Purtroppo i suoi avvertimenti sono caduti nel vuoto. Negli anni successivi si è disinvestito, a partire dagli Stati Uniti ma anche altrove, nella ricerca sui virus. Ironia della sorte, ricercatori che ci avevano messo chiaramente in guardia sui rischi di pandemia, e che avremmo dovuto ascoltare, ora vengono invece sospettati di esserne la causa.
Siamo sicuri che non sia il Sars-CoV-2?
Detto tutto questo, resta da spiegare come sappiamo che il coronavirus creato nel 2015 non sia uscito per errore o per dolo dai laboratori che lo avevano prodotto diventando quello che adesso conosciamo come Sars-CoV-2.

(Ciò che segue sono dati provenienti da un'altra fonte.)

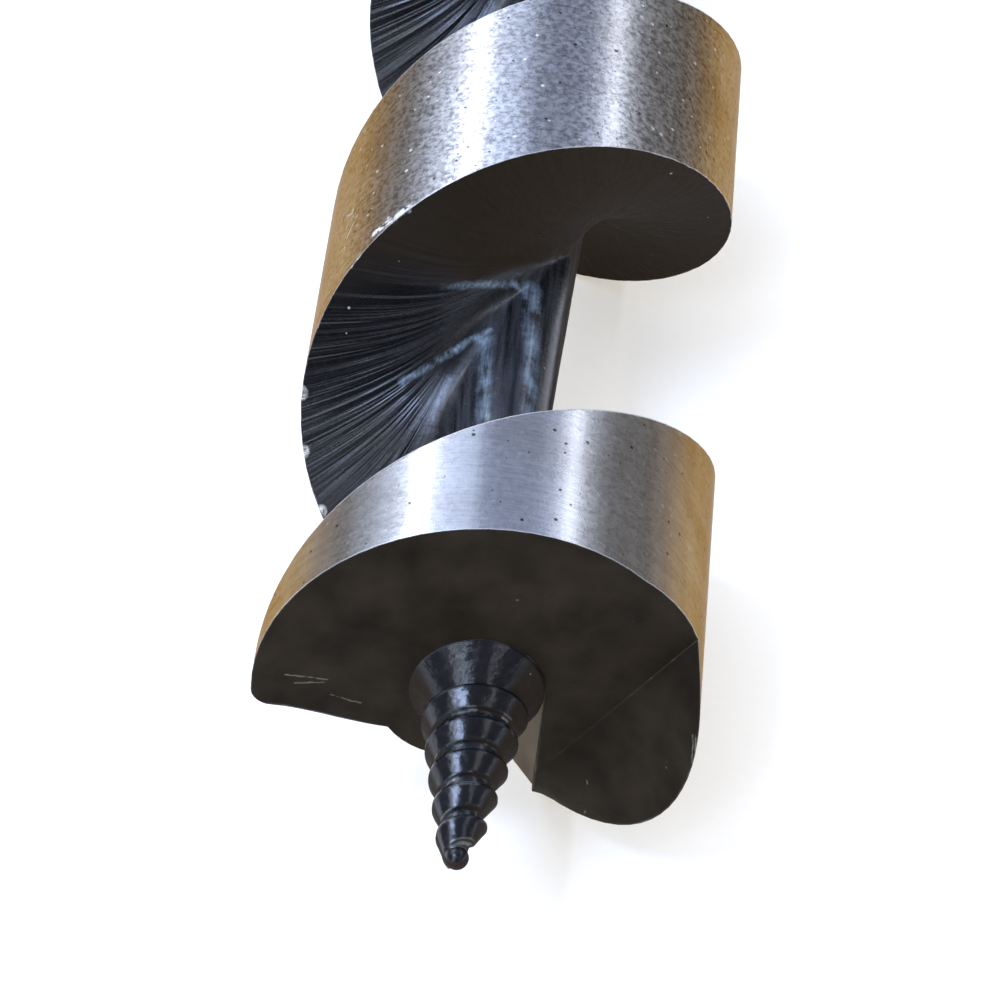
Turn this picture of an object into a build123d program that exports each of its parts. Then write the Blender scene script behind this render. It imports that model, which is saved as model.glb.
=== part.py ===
from build123d import *
import os
from math import atan2, cos, degrees, radians, sin, sqrt, tan

# Solid-centre auger bit for wood, one piece of forged steel, ground on its lands.
# It is worked out upright: the axis is Z, the cutting lip is at level 0 and the shank points up.
# Azimuths count from +X towards +Y. Last of all the bit is laid on its lands, along Y.
# Lengths are in millimetres and angles in degrees.

# Twist: one groove winds round a slim core and leaves one wide land
bit_diameter = 32.0
twist_pitch = 50.0
land_width = 20.2
core_diameter = 6.4
core_diameter_at_roof = 8.3
roof_cove = 3.0
floor_cove = 5.6
flight_length = 100.0
top_taper_length = 9.0
top_taper_angle = 38.0

# Lip: the groove starts in the throat, and its cove is wide there so that the lip is strong
throat_azimuth = 88.0
lip_azimuth = 173.0
lip_cove = 14.4
lip_stretch = 10.0
cove_blend = 120.0
lip_corner_radius = 1.6
lip_edge_turn = 18.0

# Cutting end: two clearance facets that meet in a crease
relief_azimuth = 35.0
clearance_level = 1.55
first_facet_angle = 3.6
first_facet_length = 2.1
second_facet_angle = 13.6
second_facet_length = 7.4
facet_fall = 4.5

# Spur: its inner face winds from the second crease down to a lower edge in a leaning plane
spur_azimuth = 18.6
spur_reach = 1.63
spur_edge_lean = 54.0
spur_leading_azimuth = -5.2
spur_leading_lean = 50.4
spur_edge_points = 11

# Heel: behind the spur the throat has an upright wall, and above it a facet that leans over it
heel_distance = 4.95
heel_level = 7.2
heel_lean = 31.4

# Web: the thick foot of the core over the throat, a cone above a short cylinder
web_radius = 5.75
web_shift = (-1.2, 0.8)
web_level = 1.4
web_apex_level = 19.5

# Lead screw: a conical flare, a tapered core and a thread whose lower flank is the steep one
flare_rim_radius = 5.1
flare_rim_level = 1.7
flare_foot_radius = 2.6
flare_foot_level = -1.1
flare_root = 2.0
flare_shift = (-0.25, -0.3)
screw_length = 14.9
screw_taper = 10.8
root_radius = 3.16
root_level = -0.5
screw_pitch = 2.7
thread_depth = 0.75
upper_flank = 1.5
lower_flank = 0.55
crest_flat = 0.2
thread_start_level = 0.75
thread_end_level = -13.2
tip_radius = 0.85

# Neck and hexagonal shank
neck_diameter = 10.5
neck_swell_length = 16.0
neck_length = 20.0
shank_across_flats = 11.1
shank_length = 48.0
shank_chamfer = 1.0

bit_radius = bit_diameter / 2
core_radius = core_diameter / 2
groove_width = twist_pitch - land_width
crease_distance = first_facet_length + second_facet_length
bit_length = flight_length + neck_length + shank_length
outside = 1.006 * bit_radius
clear = 2 * bit_radius


def slope(angle):
    """Rise per unit of run."""
    return tan(radians(angle))


def lathe(points):
    """A turned solid from pairs of radius and level."""
    return revolve(Plane.XZ * make_face(Polyline(*points, close=True)), Axis.Z)


def upright(azimuth):
    """Upright plane on the axis, with x outwards at an azimuth and y up."""
    along = (cos(radians(azimuth)), sin(radians(azimuth)), 0)
    across = (sin(radians(azimuth)), -cos(radians(azimuth)), 0)
    return Plane(origin=(0, 0, 0), x_dir=along, z_dir=across)


def floor_level(azimuth):
    """Level of the groove's floor, which comes down to the lip at the lip's azimuth."""
    return twist_pitch * (azimuth - lip_azimuth) / 360


def groove_section(azimuth, cove):
    """Radial section of the groove: floor, coved foot, core, coved roof."""
    far = 1.25 * bit_radius
    with BuildSketch(Plane.XZ) as section:
        with BuildLine():
            foot = (core_radius + cove, 0)
            neck = (core_diameter_at_roof / 2, groove_width - roof_cove)
            head = (core_diameter_at_roof / 2 + roof_cove, groove_width)
            Line((far, 0), foot)
            low = RadiusArc(foot, (core_radius, cove), cove)
            Line(low @ 1, neck)
            RadiusArc(neck, head, roof_cove)
            Line(head, (far, groove_width))
            Line((far, groove_width), (far, 0))
        make_face()
    return Pos(0, 0, floor_level(azimuth)) * Rot(0, 0, azimuth) * section.sketch


def groove_stretch(start, end, first_cove, last_cove):
    """A stretch of the groove on its screw path, between two azimuths."""
    rise = twist_pitch * (end - start) / 360
    path = Pos(0, 0, floor_level(start)) * Rot(0, 0, start) * Helix(twist_pitch, rise, bit_radius)
    first = groove_section(start, first_cove)
    if first_cove == last_cove:
        return sweep(first, path=path, is_frenet=True)
    last = groove_section(end, last_cove)
    return sweep([first, last], path=path, is_frenet=True, multisection=True)


def groove():
    """The whole groove: throat and lip, then a stretch where the cove narrows, then the long twist."""
    lip_end = lip_azimuth + lip_stretch
    blend_end = lip_end + cove_blend
    run_out = lip_end + 360 * flight_length / twist_pitch
    space = groove_stretch(throat_azimuth, lip_end, lip_cove, lip_cove)
    space += groove_stretch(lip_end, blend_end, lip_cove, floor_cove)
    space += groove_stretch(blend_end, run_out, floor_cove, floor_cove)
    return space


def flight():
    """The blank with its groove, turned down afterwards at the top to a short taper."""
    blank_top = flight_length + twist_pitch / 2
    blank = lathe([(0, -bit_radius), (bit_radius, -bit_radius), (bit_radius, blank_top), (0, blank_top)])
    top_radius = bit_radius - top_taper_length * slope(top_taper_angle)
    turned_off = lathe(
        [
            (0, flight_length),
            (top_radius, flight_length),
            (bit_radius, flight_length - top_taper_length),
            (clear, flight_length - top_taper_length),
            (clear, blank_top + clear),
            (0, blank_top + clear),
        ]
    )
    return blank - groove() - turned_off


def first_crease_level():
    """Level of the first crease where it passes the axis."""
    return clearance_level + first_facet_length * slope(first_facet_angle)


def second_crease_level():
    """Level of the second crease where it passes the axis."""
    return first_crease_level() + second_facet_length * slope(second_facet_angle)


def facets_space():
    """The space under both clearance facets, up to the second crease."""
    near = first_crease_level() - (clear + first_facet_length) * slope(first_facet_angle)
    outline = Polyline(
        (-clear, near),
        (first_facet_length, first_crease_level()),
        (crease_distance, second_crease_level()),
        (crease_distance, -2 * clear),
        (-clear, -2 * clear),
        close=True,
    )
    fall = Vector(0, 1, -slope(facet_fall)).rotate(Axis.Z, relief_azimuth)
    profile = upright(relief_azimuth) * make_face(outline)
    return extrude(Pos(-clear * fall) * profile, amount=2 * clear * fall.length, dir=fall)


def spur_edge_level(azimuth):
    """Level of the spur's lower edge, which lies in a leaning plane and rises at its leading end."""
    lean = bit_radius * slope(spur_edge_lean)
    edge = lean * (1 - cos(radians(azimuth - spur_azimuth))) - spur_reach
    lead = bit_radius * radians(spur_leading_azimuth - azimuth) * slope(spur_leading_lean)
    return max(edge, lead)


def spur_space():
    """The space inside the spur, under a face ruled from the second crease to the lower edge."""
    reach = sqrt(outside**2 - crease_distance**2)
    drop = reach * slope(facet_fall)
    start = Vector(crease_distance, -reach, second_crease_level() + drop).rotate(Axis.Z, relief_azimuth)
    end = Vector(crease_distance, reach, second_crease_level() - drop).rotate(Axis.Z, relief_azimuth)
    turn = degrees(atan2(reach, crease_distance))
    points = []
    for count in range(spur_edge_points):
        azimuth = relief_azimuth - turn + 2 * turn * count / (spur_edge_points - 1)
        points.append(Vector(outside, 0, spur_edge_level(azimuth)).rotate(Axis.Z, azimuth))
    face = Face.make_surface_from_curves(Edge.make_line(start, end), Edge.make_spline(points))
    return extrude(face, amount=2 * clear, dir=(0, 0, -1))


def heel_space():
    """The space before the heel's wall and facet, on the throat's side of the groove's start."""
    outline = Polyline(
        (-clear, -clear),
        (heel_distance, -clear),
        (heel_distance, heel_level),
        (heel_distance - clear * slope(heel_lean), heel_level + clear),
        (-clear, heel_level + clear),
        close=True,
    )
    wedge = extrude(upright(0) * make_face(outline), amount=-clear)
    throat_side = extrude(upright(throat_azimuth) * Rectangle(4 * clear, 4 * clear), amount=clear)
    return wedge & throat_side


def lip_corner_space():
    """What is rounded off the outer corner of the lip."""
    corner = Vector(bit_radius, 0).rotate(Axis.Z, lip_azimuth)
    edge = Vector(-1, 0).rotate(Axis.Z, lip_azimuth + lip_edge_turn)
    inwards = edge.rotate(Axis.Z, -90)
    depth = corner.dot(inwards) + lip_corner_radius
    run = sqrt((bit_radius - lip_corner_radius) ** 2 - depth**2)
    centre = depth * inwards - run * edge
    outwards = centre.normalized()
    past = 2 * lip_corner_radius
    outline = Polyline(
        centre,
        centre + past * outwards,
        centre + past * (outwards - inwards),
        centre - past * inwards,
        close=True,
    )
    column = extrude(make_face(outline), amount=land_width, both=True)
    return column - Pos(centre) * Cylinder(lip_corner_radius, 3 * land_width)


def web():
    """The foot of the core, which gets thicker towards the end face."""
    outline = [(0, -bit_radius), (web_radius, -bit_radius), (web_radius, web_level), (0, web_apex_level)]
    return Pos(*web_shift) * lathe(outline)


def screw_core():
    """The lead screw's core: a taper with a ball-shaped tip, and a flare that carries it at the end face."""
    tip_level = tip_radius - screw_length
    tip = root_radius + (tip_level - root_level) * slope(screw_taper)
    flare_top = flare_rim_level + flare_root
    core = lathe(
        [
            (0, tip_level),
            (tip, tip_level),
            (root_radius, root_level),
            (root_radius, flare_top),
            (0, flare_top),
        ]
    )
    flare = lathe(
        [
            (0, flare_foot_level),
            (flare_foot_radius, flare_foot_level),
            (flare_rim_radius, flare_rim_level),
            (flare_rim_radius, flare_top),
            (0, flare_top),
        ]
    )
    return core + Pos(*flare_shift) * flare + Pos(0, 0, tip_level) * Sphere(tip_radius)


def thread():
    """The right-hand thread of the lead screw, which narrows with the core."""
    start_radius = root_radius + (thread_start_level - root_level) * slope(screw_taper)
    path = Helix(
        screw_pitch,
        thread_start_level - thread_end_level,
        start_radius,
        center=(0, 0, thread_start_level),
        direction=(0, 0, -1),
        cone_angle=-screw_taper,
    )
    outwards = Vector((path @ 0).X, (path @ 0).Y).normalized()
    across = Plane(origin=path @ 0, x_dir=outwards, z_dir=outwards.rotate(Axis.Z, 90))
    ridge = Polyline(
        (-thread_depth / 2, -lower_flank - crest_flat),
        (0, -lower_flank),
        (thread_depth, -crest_flat),
        (thread_depth, 0),
        (0, upper_flank - crest_flat),
        (-thread_depth / 2, upper_flank),
        close=True,
    )
    return sweep(across * make_face(ridge), path=path, is_frenet=True)


def shank():
    """The neck, which swells from the core, and the hexagonal shank with a chamfered end."""
    neck_level = flight_length + neck_length
    neck_radius = neck_diameter / 2
    neck = lathe(
        [
            (0, flight_length - neck_swell_length),
            (neck_radius, flight_length),
            (neck_radius, neck_level),
            (0, neck_level),
        ]
    )
    hexagon = RegularPolygon(shank_across_flats / 2, 6, major_radius=False)
    prism = extrude(Plane.XY.offset(neck_level) * hexagon, amount=shank_length)
    corner_radius = shank_across_flats / sqrt(3)
    turned = lathe(
        [
            (0, neck_level),
            (corner_radius + shank_chamfer, neck_level),
            (corner_radius + shank_chamfer, bit_length - 2 * shank_chamfer),
            (corner_radius - shank_chamfer, bit_length),
            (0, bit_length),
        ]
    )
    return neck + (prism & turned)


def laid(part):
    """Lays the upright bit on its lands along Y, with its middle over the origin."""
    middle = (bit_length - screw_length) / 2
    return Pos(0, -middle, bit_radius) * Rot(X=-90) * part


def main():
    body = flight() - heel_space() + web()
    body = body - facets_space() - spur_space() - lip_corner_space()
    body = body + screw_core() + thread() + shank()
    os.makedirs("parts", exist_ok=True)
    export_step(laid(body), "parts/auger_bit.step")


if __name__ == "__main__":
    main()
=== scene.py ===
from math import pi

import bpy
from mathutils import Matrix, Vector


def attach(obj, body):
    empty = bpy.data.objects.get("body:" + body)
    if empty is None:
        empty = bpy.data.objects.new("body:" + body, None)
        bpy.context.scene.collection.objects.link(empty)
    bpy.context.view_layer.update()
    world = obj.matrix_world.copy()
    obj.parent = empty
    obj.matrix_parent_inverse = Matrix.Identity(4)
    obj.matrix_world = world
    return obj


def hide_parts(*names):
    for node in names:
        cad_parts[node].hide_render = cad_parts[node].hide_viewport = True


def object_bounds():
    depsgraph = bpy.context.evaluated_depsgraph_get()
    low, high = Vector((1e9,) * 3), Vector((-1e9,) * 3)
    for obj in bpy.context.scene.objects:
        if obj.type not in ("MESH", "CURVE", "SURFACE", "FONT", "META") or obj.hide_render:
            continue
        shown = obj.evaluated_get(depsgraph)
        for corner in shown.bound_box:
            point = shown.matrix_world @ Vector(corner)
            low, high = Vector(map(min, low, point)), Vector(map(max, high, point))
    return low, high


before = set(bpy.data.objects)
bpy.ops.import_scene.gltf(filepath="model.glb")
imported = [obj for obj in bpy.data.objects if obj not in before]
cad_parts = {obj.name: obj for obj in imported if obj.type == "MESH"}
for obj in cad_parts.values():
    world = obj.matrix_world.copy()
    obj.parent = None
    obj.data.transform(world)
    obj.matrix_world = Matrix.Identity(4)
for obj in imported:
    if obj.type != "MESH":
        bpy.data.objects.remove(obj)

MM = 0.001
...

Sempre Nature Medicine ha pubblicato il 17 marzo scorso un articolo sulle origini del Sars-CoV-2, da tutti citato come la prova ufficiale che il virus che sta circolando non è stato creato in un laboratorio. In realtà, l’articolo non è così perentorio, ma precisa, con il linguaggio tipicamente usato dagli scienziati, che l’origine di questo nuovo virus è ancora ignota. Tra tutte le sequenze genetiche conosciute e usate per un confronto ce ne sono due, una ricavata dal virus di un pipistrello e una ricavata dal virus di un pangolino, che sono molto vicine a quelle del virus che circola oggi. Neppure queste due però, appaiono decisive. In ogni caso «è improbabile che Sars-CoV-2 sia emerso attraverso la manipolazione in laboratorio di un virus simile al Sars-Cov», dicono gli autori, e «non crediamo che alcuno scenario basato su un laboratorio sia plausibile».
«Ma soprattutto – commenta oggi Antonio Lanzavecchia, dell’Istituto di Microbiologia di Bellinzona, in Svizzera, che contribuì alla ricerca ed è uno degli autori del paper scientifico pubblicato allora da Nature – l’articolo dello scorso 17 marzo evidenzia come la sequenza genetica di Sars-CoV-2 non sia riconducibile ai virus dei pipistrelli descritti nel 2015». È evidente, dice Lanzavecchia, come Sars-CoV-2 rappresenti «l’emergere di un nuovo virus, probabilmente originato dai pipistrelli, che si è adattato all’uomo per vie naturali». Gli scettici più accaniti, quelli che ancora non sono convinti, potranno sempre confrontare la sequenza del genoma del virus creato dai ricercatori della North Carolina con quello del Sars-CoV-2. Entrambi sono stati codificati e liberamente disponibili.